These folks are often alone,
and when they do have guests they are often treated as children,
which they are not.

Here the magic is secondary…
the fact that someone cares to visit and interact is very important.
The fact that they are in a social setting is important,
it’s a real treat and a lift to their humanity.

I’ve learned some of these folk love to talk and reminisce,
and tell me endlessly about how they met Keller or Thurston, or Houdini,
and let me be impressed with their youth,
rather than them being impressed with my magic.
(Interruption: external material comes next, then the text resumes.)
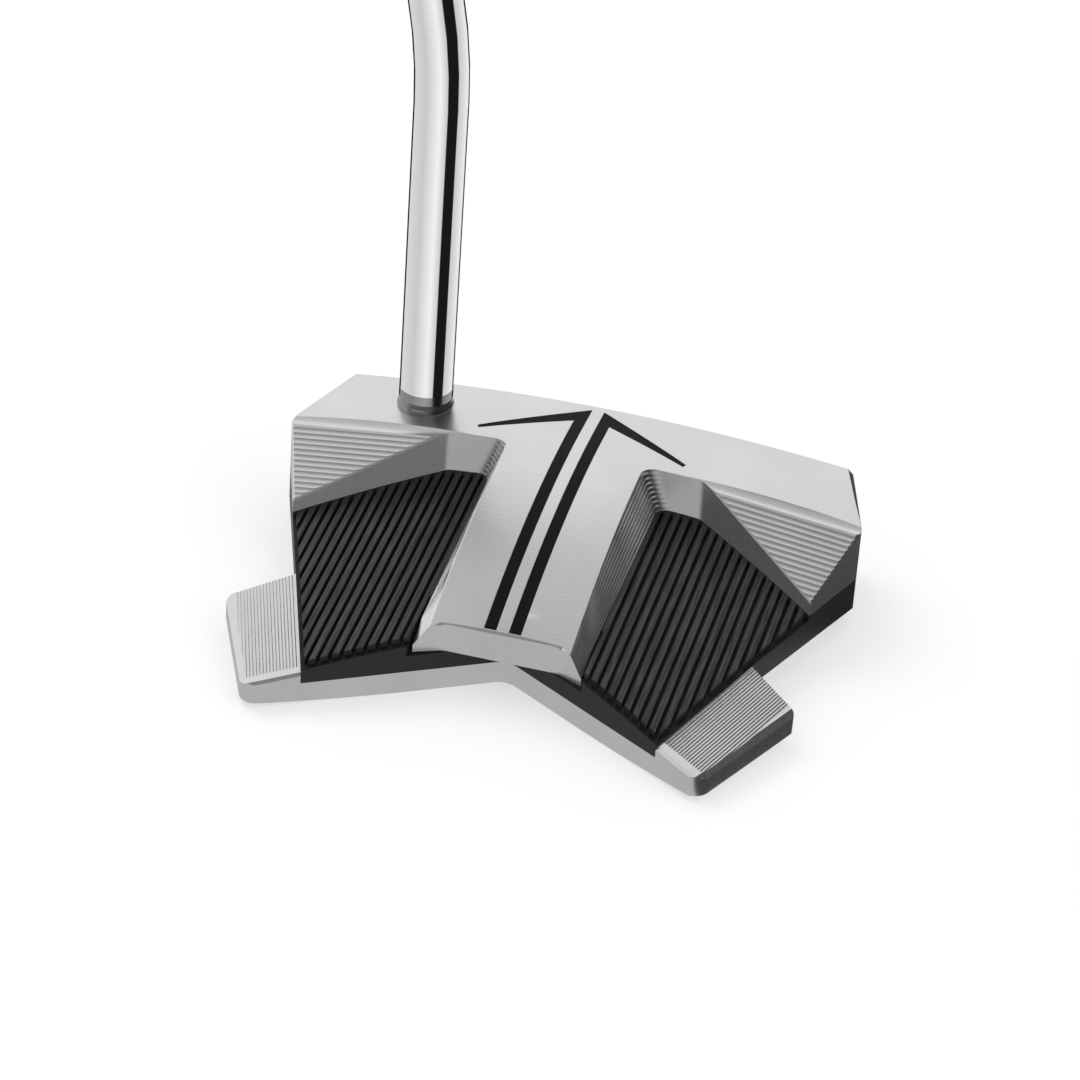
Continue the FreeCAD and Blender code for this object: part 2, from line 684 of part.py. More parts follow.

At a time I was doing a good number of these shows, I
purchased very cuddly and very inexpensive stuffed rabbits or teddy bears
and left one with each guest as a memento,
they loved and cherished these small gifts I left in each lap.

As said above, don’t expect a lot of reaction,
and leave your ego at home.
Avoid long or complicated magic or involved stories or plots, go for fast, fun, magic.
Avoid magic that takes memory (like taking a card)
or audience/spectator involvement.

OK, to business…
in order to qualify for Federal Funding (and all these places do) they MUST show that they have an entertainment budget, and PROVE that those dollars were spent each month on their residents.

This means that if they cry poor, or beg for a bargain, they know you have a soft heart,
or they can pull in three times the entertainers on the same budget,
or someone is walking out the back door with the remainder of your paycheck.
They can’t pay a huge amount, but they DO have a fairly generous budget,
and it’s your job to show them it should go to you and not the sing-along-lady,
this can be done by demonstrating that you care about these seniors…
and know how to reach them and satisfy their needs.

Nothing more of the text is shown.